Here, it is undisputed that Dumas shot Jackson and that Jackson died as a result of his injuries. Dumas claimed that earlier that day, Jackson robbed him and threatened him. Dumas also claimed that Jackson approached the apartment complex and that he was armed with Dumas's stolen gun and appeared "high" on cocaine. However, there was conflicting testimony regarding whether Jackson fired any shots or whether he was even armed. Buchannon testified that both Dumas and Jackson "went to raising their gun[s] and shots went off." (R. 360.) "Any conflicts created by this testimony were for the jury to resolve." Smith, 279 So. 3d at 1206. Although Dumas testified that Jackson "went to reach" or "rais[ed]" the gun, he also admitted more than once that he "blacked out" before shooting. When the evidence is viewed, as it must be, in a light most favorable to the State, the evidence was sufficient to support the jury's verdict. Thus, the circuit court did not err when it denied Dumas's motion.

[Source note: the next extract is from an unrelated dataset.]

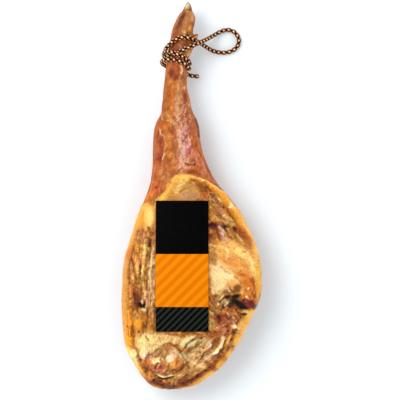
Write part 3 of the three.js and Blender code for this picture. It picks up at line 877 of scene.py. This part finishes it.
def hip_bulge(c):
    """The smooth pale bulge over the hip bone and the holes and dark lump below it."""
    c.patches([
        (86, -140, 62, 46, 110, "F0C07A", 0.95, 1.6), (52, -160, 34, 17, 100, "F1DAAE", 0.9),
        (76, -122, 24, 13, 20, "E8AC6C", 0.75), (98, -116, 20, 9, 150, "F5D48E", 0.8),
        (118, -136, 17, 6, 100, "F9E29C", 0.85, 0.5), (110, -176, 30, 13, 108, "DC8A3C", 0.9),
        (92, -136, 14, 8, 160, "EDAA52", 0.7), (44, -126, 18, 7, 92, "B08250", 0.85),
        (62, -116, 14, 7, 30, "EDBB74", 0.7), (68, -158, 18, 8, 165, "FBEABC", 0.9, 0.6),
        (48, -186, 14, 9, 90, "E6CCA2", 0.8), (102, -160, 14, 7, 150, "E8A458", 0.7),
        (128, -150, 20, 5, 92, "F6CB70", 0.8), (119, -172, 10, 4, 110, "C86A24", 0.7),
        (90, -185, 10, 8, 60, "84502C", 0.9, -0.8), (70, -190, 10, 5, 20, "8A6A34", 0.8, -1.0),
        (60, -178, 10, 5, 30, "F3E2B2", 0.8), (50, -208, 13, 9, 110, "A87C5C", 0.85),
        (114, -214, 16, 11, 150, "84340F", 0.95, 1.8), (110, -202, 13, 5, 165, "CC7830", 0.9),
        (124, -206, 8, 6, 110, "C4763A", 0.85), (118, -217, 9, 5, 120, "6A260C", 0.85),
        (80, -213, 12, 9, 60, "6A562C", 0.95, -1.6), (68, -210, 8, 5, 30, "C8B080", 0.8),
        # Rows in 140803, 1A0E06, 1C0B04, 2A160A and 2E0F06: near-black painted shade in the sunk holes.
        (89, -201, 9, 5, 12, "140803", 1.0, -3.2), (72, -202, 7, 4.5, 0, "1A0E06", 0.97, -2.8),
        (96, -218, 18, 7, 142, "1C0B04", 1.0, -3.8), (64, -219, 6, 4, 40, "2A160A", 0.95, -2.0),
        (108, -224, 8, 4, 150, "2E0F06", 0.85, -1.2), (44, -232, 9, 9, 90, "BFA670", 0.8),
        (108, -234, 10, 7, 165, "F4CE88", 0.9, 0.6), (103, -236, 7, 3.2, 8, "50100A", 0.97, -1.4),
    ])
    c.lines([
        (1.7, "FFEDC0", 0.85, 0.6, (50, -132), (66, -146), (84, -160), (95, -170)),
        (1.6, "FFEDC0", 0.7, 0.6, (44, -142), (58, -156), (74, -168)),
        (1.6, "9A5C24", 0.85, -0.9, (84, -161), (91, -166), (97, -173)),
        (1.5, "B0702E", 0.7, -0.7, (56, -140), (66, -150), (76, -156)),
        (1.7, "B97C3A", 0.6, -0.6, (82, -150), (96, -158), (108, -160)),
        (1.7, "C98A42", 0.6, -0.6, (74, -128), (88, -124), (102, -128)),
        (1.7, "FFE6AC", 0.7, 0.5, (66, -104), (72, -114), (70, -126)),
        (1.7, "FFEFC0", 0.8, 0.6, (112, -120), (118, -130), (121, -146)),
        (1.9, "9E5220", 0.8, -1.0, (120, -164), (124, -180), (125, -194), (122, -206)),
        (1.8, "6A4A22", 0.8, -1.0, (74, -184), (80, -190), (84, -194)),
        (1.6, "F7EFD6", 0.9, 0.8, (71, -185), (76, -190)),
        (2.4, "F5E8C6", 0.95, 1.0, (73, -212), (67, -217)),
        (1.8, "F1E2BC", 0.9, 0.8, (52, -216), (58, -211), (62, -208)),
        (1.6, "E9DAB2", 0.8, 0.8, (54, -206), (60, -202), (63, -199)),
        (1.8, "3A1E0C", 0.9, -1.4, (54, -213), (59, -209), (64, -204)),
        (2.2, "3E140A", 0.95, -1.0, (138, -194), (134, -206), (129, -216), (122, -226)),
        (1.8, "E0A06A", 0.8, 0.8, (106, -203), (112, -206), (120, -204)),
        (2.0, "4A1A10", 0.85, -1.2, (88, -226), (94, -236), (97, -244)),
        (1.9, "D9A07C", 0.8, 0.8, (76, -238), (86, -246), (92, -254)),
    ])
    # Painted shade: near-black dots in small sunk holes.
    c.dots(2.2, "2E1608", -1.4, (77, -221), (58, -226), (46, -200), (103, -208))
    # Painted highlights on the dark lump.
    c.dots(2.2, "FBE6C4", 0.6, (107, -202), (112, -186))
    c.dots(1.8, "B8702E", -0.5, (84, -106), (104, -112), (96, -150), (58, -142), (100, -112))
    c.calm([(86, -142, 50, 42, 110, 0.6)])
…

Based on the foregoing, the judgment of the circuit court is affirmed.
AFFIRMED.
Windom, P.J., and McCool and Cole, JJ., concur. Kellum, J., concurs specially, with opinion.
KELLUM, Judge, concurring specially.
I concur with the conclusion reached by this Court that Kendrevious Deshaun Dumas waived his right to challenge the Lee Circuit Court's adverse ruling on his motion seeking immunity from prosecution because Dumas did not challenge that ruling before trial and conviction by filing a petition for a writ of mandamus with this Court. I write specially to invite the legislature to consider amending § 13A-3-23(d), Ala. Code 1975, to include a right to appeal a circuit court's pretrial ruling on an immunity defense. See Smith v. State, 279 So. 3d 1199 (Ala. Crim. App. 2018) (Kellum, J., concurring specially).